Demokrasi yang berkontradiksi dengan liberalisme, pada prakteknya dapat dilihat di Indonesia. Indonesia yang menganut sistem demokrasi liberal memperlihatkan ketimpangan sosial politik dalam masyarakatnya. Hak-hak kepemilikan individu yang sangat ditekankan dalam liberalisme sangat terlihat di Indonesia terutama dalam bidang ekonomi yang pada akhirnya berdampak pada bidang lainnya, termasuk politik. Kepemilikan individu terhadap sumber-sumber ekonomi dan politik dengan nyata dan jelas dapat kita lihat terjadi di Indonesia. Hanya segelintir "minoritas" lah memiliki akses terhadap kepemilikan sumber-sumber ekonomi dan politik tersebut sehingga dapat dikatakan bahwa hanya "minoritas" lah yang dapat menikmati kebebasan di Indonesia. "Minoritas", mereka yang miliki modal, mereka yang dapat menikmati kebebasan.
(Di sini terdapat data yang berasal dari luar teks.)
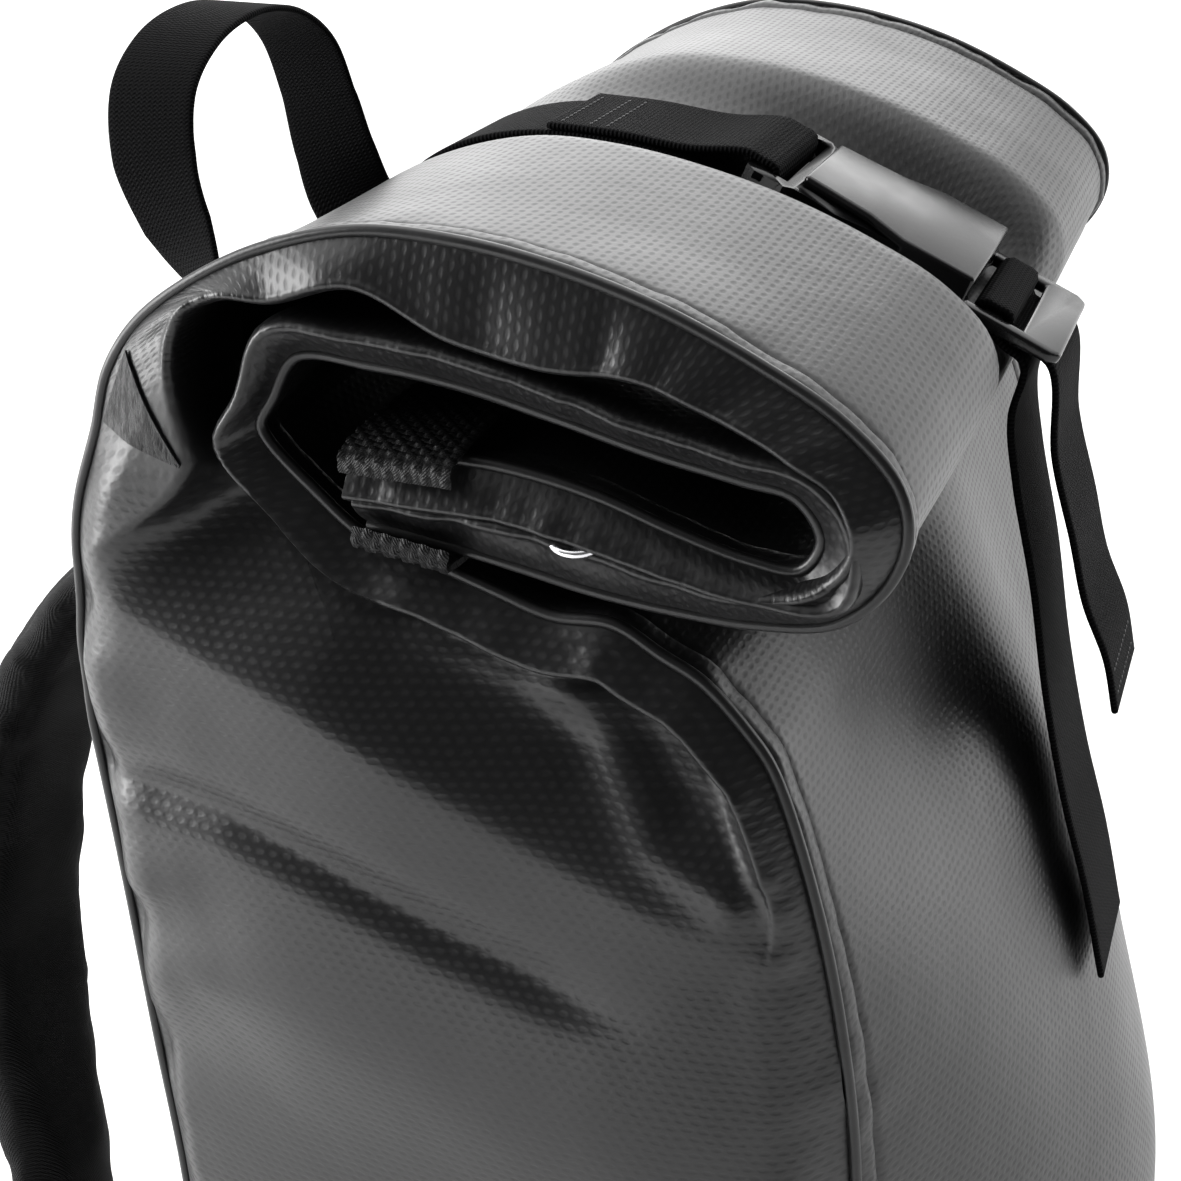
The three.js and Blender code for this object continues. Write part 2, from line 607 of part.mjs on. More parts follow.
function buckleMale() {
  const inner = halfHeight - buckleWall - buckleFit;
  const frame = mirrored([
    [halfWidth - buckleWall, maleStart],
    [halfWidth, maleStart + buckleWall],
    [halfWidth, halfLength - buckleWall],
    [halfWidth - buckleWall, halfLength],
  ]);
  const prong = [
    [0.9 * halfWidth, maleStart + 1],
    [0.98 * halfWidth, 0.62 * maleStart],
    [0.86 * halfWidth, 0.2 * maleStart],
    [0.72 * halfWidth, windowEnd - slotWidth],
    [0.6 * halfWidth, windowEnd],
    [0.62 * halfWidth, maleStart + 1],
  ];
  let solid = plateOf(frame, -inner, inner);
  for (const hand of [1, -1])
    solid = solid.add(plateOf(hand > 0 ? prong : prong.map(([x, y]) => [-x, y]).reverse(), -inner, inner));
  solid = solid.add(block(barWidth, maleStart - windowEnd, 2 * inner, 0, (maleStart + windowEnd) / 2 + 1, 0));
  const slotMiddle = halfLength - barWidth - slotWidth / 2;
  return geometryOf(solid.subtract(block(strapSlot, slotWidth, buckleHeight, 0, slotMiddle, 0)));
}
add("buckle_female", buckleFemale(), plastic, buckle);
add("buckle_male", buckleMale(), plastic, buckle);

// The closure strap from the back over the roll, round the male half's bar and back to its stitching.
const strapBack = [];
for (let index = sideTop - 2; index <= sideTop + 6; index++)
  strapBack.push(backMiddle.at(index).addScaledVector(backOut(backMiddle, index), strapLift));
const webbingLift = webbingWall / 2 + seamGap;

// Webbing half round a bar in a frame: from below it, up the slot on the side given by 1 or -1, and over it.
function roundBar(inFrame, middle, towards, low, high) {
  const edge = middle + (towards * barWidth) / 2;
  const near = edge + (towards * webbingLift) / 2;
  const far = edge + towards * 1.4 * webbingLift;
  return [
    inFrame(middle, low - webbingLift),
    inFrame(near, low - webbingLift),
    inFrame(far, low + webbingLift / 2),
    inFrame(far, high - webbingLift / 2),
    inFrame(near, high + webbingLift),
    inFrame(middle, high + webbingLift),
  ];
}
const maleHalf = halfHeight - buckleWall - buckleFit;
const returned = (index, extra) =>
  backMiddle.at(index).addScaledVector(backOut(backMiddle, index), strapLift + webbingWall + seamGap + extra);
strapBack.push(
  inBuckle(halfLength + 3, -maleHalf - 1.4 * webbingLift),
  ...roundBar(inBuckle, halfLength - barWidth / 2, -1, -maleHalf, maleHalf),
  inBuckle(halfLength + webbingWall, maleHalf + webbingLift),
  returned(sideTop + 6, 1.4),
  returned(sideTop + 5.2, 0),
  returned(sideTop + 4.4, 0),
);
add("closure_strap_back", strapOf(strapBack, acrossX, closureWidth, webbingWall), webbing);

// The closure strap down the front, from its sewn foot up to the ladder, round its bar and down again as a free
// tail. Feet and tail are heights and depths as shares of bodyHeight and bagDepth.
const frontStrapFoot = [
  [-0.724, 0.62],
  [-0.683, 0.685],
  [-0.636, 0.747],
  [-0.592, 0.818],
  [-0.556, 0.891],
  [-0.517, 0.955],
  [-0.501, 0.995],
];
const frontStrapTail = [
  [-0.565, 0.975],
  [-0.602, 0.925],
  [-0.63, 0.885],
  [-0.668, 0.85],
  [-0.69, 0.815],
];
const strapRow = ([y, h]) => yz(y * bagDepth, h * bodyHeight);
const ladderBar = bodyEnd - slotWidth - barWidth / 2;
const strapFront = [
  ...frontStrapFoot.map(strapRow),
  inBuckle(ladderBar - 2 * barWidth - webbingLift, ladderLow - 4 * webbingLift),
  inBuckle(ladderBar - barWidth, ladderLow - 2.7 * webbingLift),
  ...roundBar(inBuckle, ladderBar, 1, ladderLow, ladderHigh),
  ...roundBar(inBuckle, ladderBar, -1, ladderLow, ladderHigh).slice(2, 5).reverse(),
  inBuckle(ladderBar - barWidth - webbingLift / 2, ladderLow - webbingLift),
  inBuckle(-halfLength + webbingLift, ladderLow - 1.4 * webbingLift),
  ...frontStrapTail.map(strapRow),
];
add("closure_strap_front", strapOf(strapFront, acrossX, closureWidth, webbingWall), webbing);

// The back pad lies on the outside of the back cloth.
const padRows = [1.3, 1.6, 2, 3, 4, 5, 6, 7, 8, 8.8, 9.4];
const padShares = [0, 0.05, 0.2, 0.5, 0.8, 0.95, 1];
const padLift = clothWall / 2 + seamGap + padWall / 2;
const padEdge = 0.35;
function padPoint(index, share) {
  const x = (share - 0.5) * padWidth;
  return backPoint(index, x / (seamWidthAt(index) - clothEdge)).addScaledVector(backOut(backMiddle, index), padLift);
}
const padThickness = (v, u) =>
  padWall * lerp(padEdge, 1, Math.min(1, Math.sqrt(Math.sin(Math.PI * lerp(0.02, 0.98, u))), Math.sqrt(Math.sin(Math.PI * lerp(0.02, 0.98, v))) * 1.3));
add("back_pad", sheetOf(padRows.length - 1, padShares.length - 1,
  (v, u, i, j) => {
    const wall = padThickness(v, padShares[j]);
    return padPoint(padRows[i], padShares[j]).addScaledVector(backOut(backMiddle, padRows[i]), (wall - padWall) / 2);
  },
  (v, u) => padThickness(v, padShares[Math.round(u * (padShares.length - 1))])), padCloth);

// The haul handle: webbing sewn flat to the back cloth at both ends, turned on edge where it stands up.
// lean, rise and span are shares of haulLean, haulRise and haulSpan, and turn is that of a quarter turn.
const haul = named(["lean", "rise", "span", "turn"], [
  [0.0, 0.0, 1.0, 0.0],
  [0.01, 0.04, 1.0, 0.05],
  [0.25, 0.13, 1.0, 0.3],
  [0.6, 0.23, 1.01, 0.65],
  [0.8, 0.42, 1.05, 0.9],
  [0.92, 0.62, 1.06, 1.0],
  [0.98, 0.82, 0.92, 1.0],
  [1.0, 0.95, 0.55, 1.0],
  [1.0, 1.0, 0.0, 1.0],
]);
const haulRow = 15.4;
const haulFoot = backSeam.at(haulRow).addScaledVector(backOut(backSeam, haulRow), strapLift);
function haulPath() {
  const foot = [haulRow - 2, haulRow - 1].map((index) => ({
    place: backSeam.at(index).addScaledVector(backOut(backSeam, index), strapLift).setX(-haulSpan / 2),
    turn: 0,
  }));
  const rise = haul.map((row) => ({
    place: haulFoot.clone().add(new THREE.Vector3((-row.span * haulSpan) / 2, row.lean * haulLean, row.rise * haulRise)),
    turn: row.turn,
  }));
  const near = [...foot, ...rise];
  const far = near.slice(0, -1).reverse().map(({ place, turn }) => ({
    place: place.clone().setX(-place.x),
    turn: 2 - turn,
  }));
  return [...near, ...far];
}
function turnedStrap(path, width, wall) {
  const at = (i) => path[Math.min(Math.max(i, 0), path.length - 1)].place;
  return sheetOf(path.length - 1, 1, (v, u, i) => {
    const along = at(i + 1).clone().sub(at(i - 1)).normalize();
    const turn = (path[i].turn * Math.PI) / 2;
    const flat = new THREE.Vector3(Math.cos(turn), Math.sin(turn), 0);
    const across = flat.addScaledVector(along, -flat.dot(along)).normalize();
    return path[i].place.clone().addScaledVector(across, (u - 0.5) * width);
  }, wall);
}
add("haul_handle", turnedStrap(haulPath(), haulWidth, webbingWall), webbing);

// The shoulder straps: a thin tongue sewn to the back above the pad, then the padded strap that hangs behind it.
// out, down and spread are shares of shoulderStandOff, shoulderReach and the change from shoulderTop to
// shoulderFoot. thick and wide are shares of the strap's own wall and width.
const shoulderColumns = ["out", "down", "spread", "thick", "wide"];
const shoulder = named(shoulderColumns, [
  [0.0, 0.0, 0.0, 0.0, 0.96],
  [0.0, 0.04, 0.0, 0.0, 0.98],
  [0.13, 0.066, 0.02, 0.55, 1.0],
  [0.32, 0.094, 0.06, 1.0, 1.0],
  [0.55, 0.144, 0.14, 1.0, 1.0],
  [0.75, 0.22, 0.24, 1.0, 1.0],
  [0.9, 0.328, 0.36, 1.0, 1.0],
  [0.98, 0.44, 0.5, 1.0, 0.98],
  [1.0, 0.58, 0.66, 1.0, 0.94],
  [0.92, 0.74, 0.82, 1.0, 0.86],
  [0.8, 0.88, 0.93, 0.9, 0.74],
  [0.7, 1.0, 1.0, 0.5, 0.56],
]);
const shoulderShares = [0, 0.07, 0.3, 0.7, 0.93, 1];
const shoulderRow = 12.7;
const shoulderSeat = backSeam.at(shoulderRow);
const shoulderY = shoulderSeat.y + clothWall / 2 + shoulderTongue / 2 + 4 * seamGap;
const shoulderPlace = (row, hand) => new THREE.Vector3(
  hand * lerp(shoulderTop, shoulderFoot, row.spread) / 2,
  shoulderY + row.out * shoulderStandOff,
  shoulderSeat.z - row.down * shoulderReach,
);
const roundEdge = (u) => lerp(0.45, 1, Math.sqrt(Math.sin(Math.PI * lerp(0.02, 0.98, u))));
for (const [word, hand] of hands) {
  const strap = sheetOf(shoulder.length - 1, shoulderShares.length - 1, (v, u, i, j) => {
    const row = shoulder[i];
    const point = shoulderPlace(row, hand);
    point.x += (shoulderShares[j] - 0.5) * shoulderWidth * row.wide;
    return point;
  }, (v, u) => {
    const wall = shoulderWall * shoulder[Math.round(v * (shoulder.length - 1))].thick;
    return Math.max(shoulderTongue, wall * roundEdge(shoulderShares[Math.round(u * (shoulderShares.length - 1))]));
  });
  add("shoulder_strap_" + word, strap, padCloth);
}

// Below each shoulder strap a ladder adjuster, and webbing from the bag's foot up round its bar, with a free tail.
const strapEnd = shoulderPlace(shoulder[shoulder.length - 1], 1);
const lowerFoot = [0.3, 0.85].map((index) => backPoint(index, 0).addScaledVector(backOut(backSeam, index), strapLift));
const lowerDirection = strapEnd.clone().setX(0).sub(lowerFoot[1].clone().setX(0)).normalize();
const lowerOut = new THREE.Vector3(0, lowerDirection.z, -lowerDirection.y);
const adjusterWidth = lowerWidth + 2 * (buckleFit + buckleWall);
const adjusterLength = 2 * slotWidth + 3 * barWidth;
const adjusterMiddle = strapEnd.clone().setX(0).addScaledVector(lowerDirection, -adjusterLength / 2 - 2.5 * seamGap);
function adjuster() {
  let solid = plateOf(mirrored([
    [adjusterWidth / 2, -adjusterLength / 2],
    [adjusterWidth / 2, adjusterLength / 2],
  ]).reverse(), -adjusterWall / 2, adjusterWall / 2);
  for (const hand of [1, -1])
    solid = solid.subtract(block(lowerWidth + 2 * buckleFit, slotWidth, 2 * adjusterWall, 0, (hand * (slotWidth + barWidth)) / 2, 0));
  return geometryOf(solid);
}
const lowerSpread = shoulderFoot / 2;
const inAdjuster = (along, out) =>
  adjusterMiddle.clone().addScaledVector(lowerDirection, along).addScaledVector(lowerOut, out);
const adjusterHalf = adjusterWall / 2;
const lowerPath = [
  ...lowerFoot,
  inAdjuster(-adjusterLength / 2 - lowerTail / 6, -adjusterHalf - 5 * webbingLift),
  inAdjuster(-barWidth, -adjusterHalf - 3.2 * webbingLift),
  ...roundBar(inAdjuster, 0, 1, -adjusterHalf, adjusterHalf),
  ...roundBar(inAdjuster, 0, -1, -adjusterHalf, adjusterHalf).slice(2, 5).reverse(),
  inAdjuster(-barWidth - webbingLift / 2, -adjusterHalf - webbingLift),
  inAdjuster(-adjusterLength / 2 - lowerTail / 3, -adjusterHalf - 0.5 * webbingLift),
  inAdjuster(-adjusterLength / 2 - lowerTail, adjusterHalf + 3 * webbingLift),
];
for (const [word, hand] of hands) {
  const frame = add("strap_adjuster_" + word, adjuster(), plastic);
  frame.position.copy(adjusterMiddle).setX(hand * lowerSpread);
  frame.rotation.x = Math.atan2(lowerDirection.z, lowerDirection.y);
  const path = lowerPath.map((p) => p.clone().setX(hand * lowerSpread));
  add("lower_webbing_" + word, strapOf(path, acrossX, lowerWidth, webbingWall), webbing);
}

export default bag;
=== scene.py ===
# Rolltop backpack: the looks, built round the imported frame. Sizes in the tables are millimetres or shares.
import json
import math

import bmesh
import bpy
import numpy as np
from mathutils import Matrix, Vector


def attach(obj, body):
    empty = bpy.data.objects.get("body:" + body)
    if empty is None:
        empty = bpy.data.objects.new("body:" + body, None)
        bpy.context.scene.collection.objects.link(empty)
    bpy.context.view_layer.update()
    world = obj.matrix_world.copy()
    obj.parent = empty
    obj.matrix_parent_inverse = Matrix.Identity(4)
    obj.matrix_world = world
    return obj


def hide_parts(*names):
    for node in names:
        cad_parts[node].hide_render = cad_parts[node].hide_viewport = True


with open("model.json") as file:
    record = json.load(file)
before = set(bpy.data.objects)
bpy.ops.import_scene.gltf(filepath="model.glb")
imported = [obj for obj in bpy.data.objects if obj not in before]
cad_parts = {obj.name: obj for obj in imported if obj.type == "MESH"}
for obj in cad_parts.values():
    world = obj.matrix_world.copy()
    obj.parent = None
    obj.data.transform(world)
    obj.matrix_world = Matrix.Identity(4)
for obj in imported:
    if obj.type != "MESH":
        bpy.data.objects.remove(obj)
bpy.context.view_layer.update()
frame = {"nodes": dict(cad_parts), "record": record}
mm = 0.001

# the bag's own sizes, as the frame has them
bag = {
    "width": 296.0,
    "depth": 180.0,
    "bodyHeight": 422.0,
    "rollHeight": 60.0,
    "foot": 3.5,
    "cloth": 0.9,
    "seamInset": 7.0,
    "gussetReach": 34.0,
    "ridge": 11.0,
    "piping": 2.8,
    "strapWidth": 38.0,
    "pressMargin": 3.0,
    "pressWidth": 34.0,
}
seamX = bag["width"] / 2 - bag["seamInset"]
seamEdge = 0.65
hands = (("left", -1), ("right", 1))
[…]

Termasuk kebebasan untuk dapat menjalankan demokrasi. Ketimpangan sosial atau disparitas yang tinggi dalam bidang ekonomi dan politik dapat menunjukkan hal tersebut. Kemiskinan yang terjadi pada "mayoritas" masyarakat Indonesia didukung (baca : diperparah) pula dengan masih berlakunya demokrasi prosedural di Indonesia.
Politik yang dikuasai "minoritas" tersebutlah yang dikuatkan oleh demokrasi prosedural yang sangat liberalistik di Indonesia. Kita dapat melihat bahwa partisipasi rakyat, dalam politik sebagai bagian penting dalam demokrasi, hanya terjadi secara periodik di Indonesia, hanya dalam pemilihan umum, yang (bahkan) secara prosedural pun masih belum dikatakan baik. Partisipasi politik yang aktif pun pada akhirnya (lagi-lagi) hanya dapat dijalankan secara "daily" oleh yang "minoritas" tadi. Hal tersebut dapat kita lihat pada partai-partai politik yang ada di Indonesia. Dimana keberadaan dan daya tahan partai-partai tersebut sangat ditentukan oleh keberadaan dan daya tahan modal (dalam artian ekonomi) yang tentunya hanya dimiliki "minoritas" tersebut sehingga partai-partai politik yang ada saat ini pun dapat dilihat hanya mengadepankan kepentingan segelintir "minoritas" yang berkepentingan dalam partai dan mengabaikan "mayoritas" (kecuali menjelang pemilu karena bagaimanapun "mayoritas" lah lumbung suara mereka).
Epilog
Praktek-praktek demokrasi liberal yang terjadi di Indonesia telah menunjukkan sebuah potret yang jelas mengenai konflik atau pertentangan yang terjadi dalam demokrasi dan liberalisme. Dimana terjadi ketimpangan yang jelas bahwa kepemilikan individu terhadap sumber-sumber ekonomi dan politik lah yang menentukan demokrasi di Indonesia. Segelintir "minoritas", mereka yang miliki modal, yang memiliki akses terhadap kepemilikan sumber-sumber ekonomi dan politik-lah yang dapat menikmati kebebasan. Termasuk kebebasan untuk dapat menjalankan demokrasi. Hal tersebut tentu "memaksa" kita sebagai akademisi untuk mencari solusi atau alternatif lain atas permasalahan tersebut. Berbagai ilmuwan dan akademisi pun telah melakukannya dan dalam hal ini, penulis sepakat dengan pernyataan Marx bahwa demokrasi yang sesungguhnya adalah masa depan dari masyarakat komunis dimana kekuasaan akan kembali pada rakyat dan rakyat-lah yang akan mengatur diri mereka sendiri.
[1] David Held. "Democracy, the Nation-State, and the Global System" dalam David Held (ed.). Political Theory Today (Cambridge : Polity Press, 1991), hlm. 198.
[2] Ross Harrison. Democracy (New York : Routledge, 1993), hlm. 128.
[3] Isaiah Berlin. "Two Concepts of Liberty" dalam Robert E. Goodin dan Philip Pettit (eds.). Contemporary Political Philosophy : An Anthology (Oxford : Blackwell Publishers, Ltd, 1997), hlm. 389-397.
[4] Dikutip dari tulisan Steven Lukes yang berjudul "Equality and Liberty : Must They Conflict?". Tulisan didapat dari Reading Kit Pemikiran Politik Kontemporer 2002/2003 Program Sarjana Reguler Jurusan Ilmu Politik Fakultas Ilmu Sosial dan Ilmu Politik Universitas Indonesia.
[5] Ibid.
[6] David Held. "Democracy, the Nation-State, and the Global System" dalam David Held (ed.). Political Theory Today (Cambridge : Polity Press, 1991), hlm. 197-201.